Muitas vezes, apenas depois da batalha contra as baleias é que a tripulação percebia a ausência de algum marinheiro, provavelmente arrastado pelas cordas dos arpões artesanais ou atirado para longe.

Apesar do livro consistir na busca obcecada por Moby Dick, o autor faz muitas descrições técnicas sobre a caça à baleia, a arte da navegação e descreve poeticamente as paisagens em alto mar e a vida marinha.

Moby Dick: um equilíbrio perfeito entre aventura, poesia e reflexão


Moby Dick, óleo obre tela de Andy Thomas

Moby Dick, óleo obre tela de Andy Thomas

O autor de Moby Dick conseguiu criar uma história que une psicologia, drama e aventura. Além de todas as descrições poéticas, da pesca quase suicida de titãs em alto mar e dos detalhes técnicos, o livro propõe uma reflexão sobre nossos medos, conflitos e obsessões.

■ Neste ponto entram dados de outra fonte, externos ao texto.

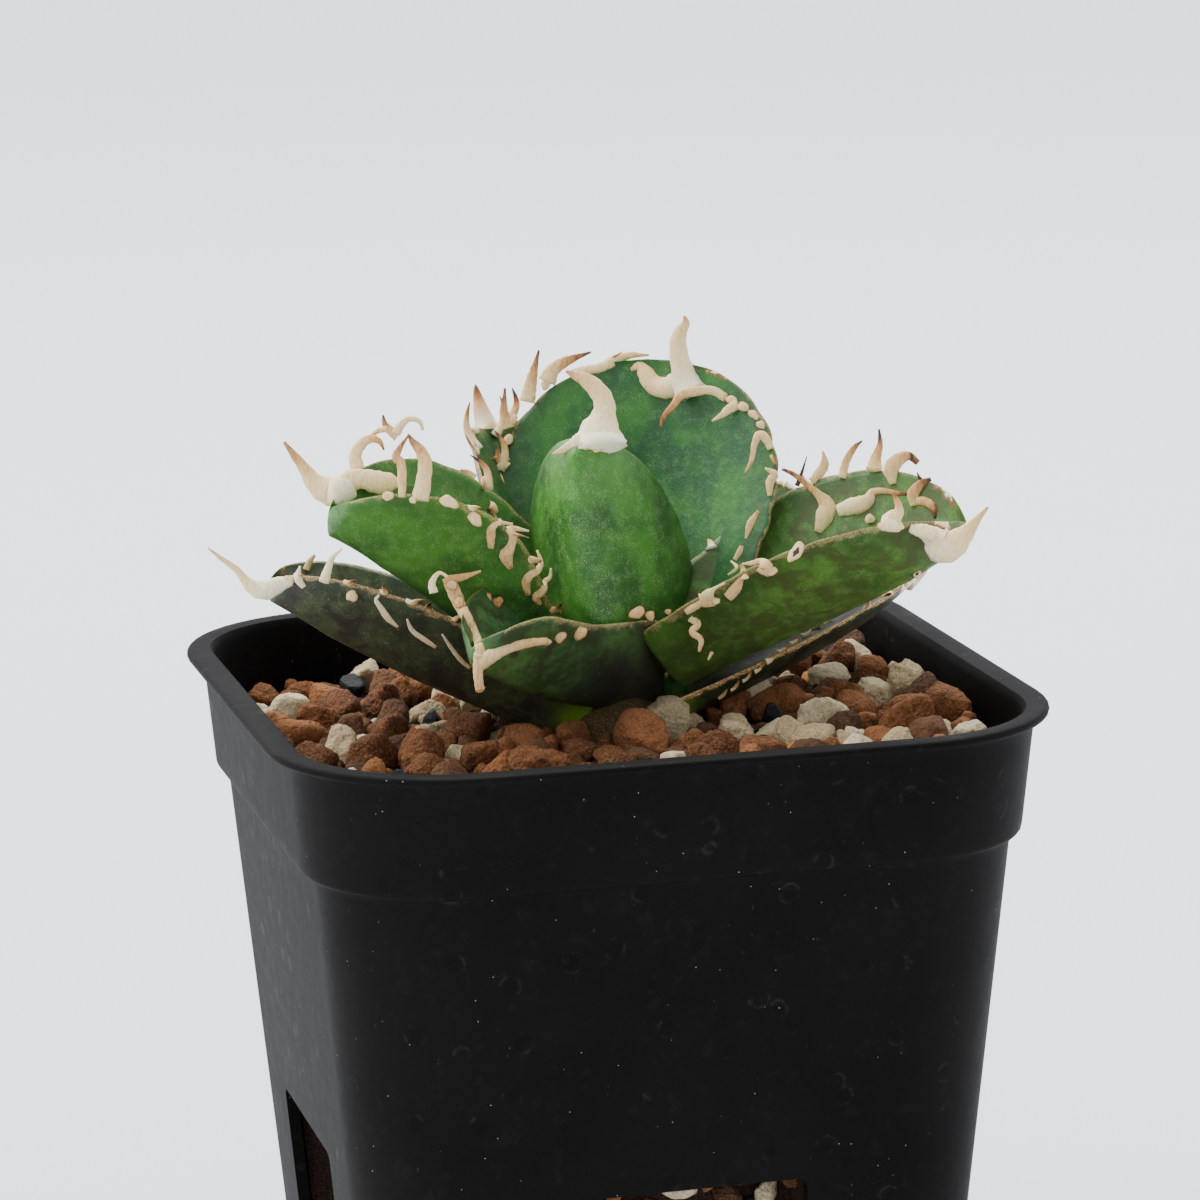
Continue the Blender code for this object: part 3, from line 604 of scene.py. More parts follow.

A forma como devemos lidar com nossos sentimentos é uma arte sutil que irá definir se iremos levar uma boa vida ou se a vida irá nos arrastar para o desespero e o sofrimento.

O próprio Aristóteles, o antigo filósofo grego, dizia que a verdadeira virtude é um equilíbrio entre o excesso e a falta. Assim, a verdadeira coragem não é a covardia, que não faz nada quando necessário, e nem a temeridade, que arrisca tudo de forma insensata.

Fugir de nossos conflitos e problemas é a covardia, mas agir de forma insensata, desconsiderando os riscos, é a temeridade pode nos levar à destruição.

Foi esse o equilíbrio fundamental que faltou ao melancólico e sombrio capitão Ahab, bem como parece faltar à humanidade.

Apesar do mar — como simbolismo da alma — ser um lugar de grandes perigos, pode ser também um espelho do céu, como sugeriu o poeta Fernando Pessoa. Tudo depende da forma como lidamos com nós mesmos. É necessário, portanto, enfrentar o mar e seus mistérios com verdadeira coragem.

Valeu a pena? Tudo vale a pena
Se a alma não é pequena.
Quem quer passar além do Cabo do Bojador
Tem que ir além da dor.
Pois Deus deu ao mar o perigo e o abismo,
Mas foi nele que decidiu espelhar o céu.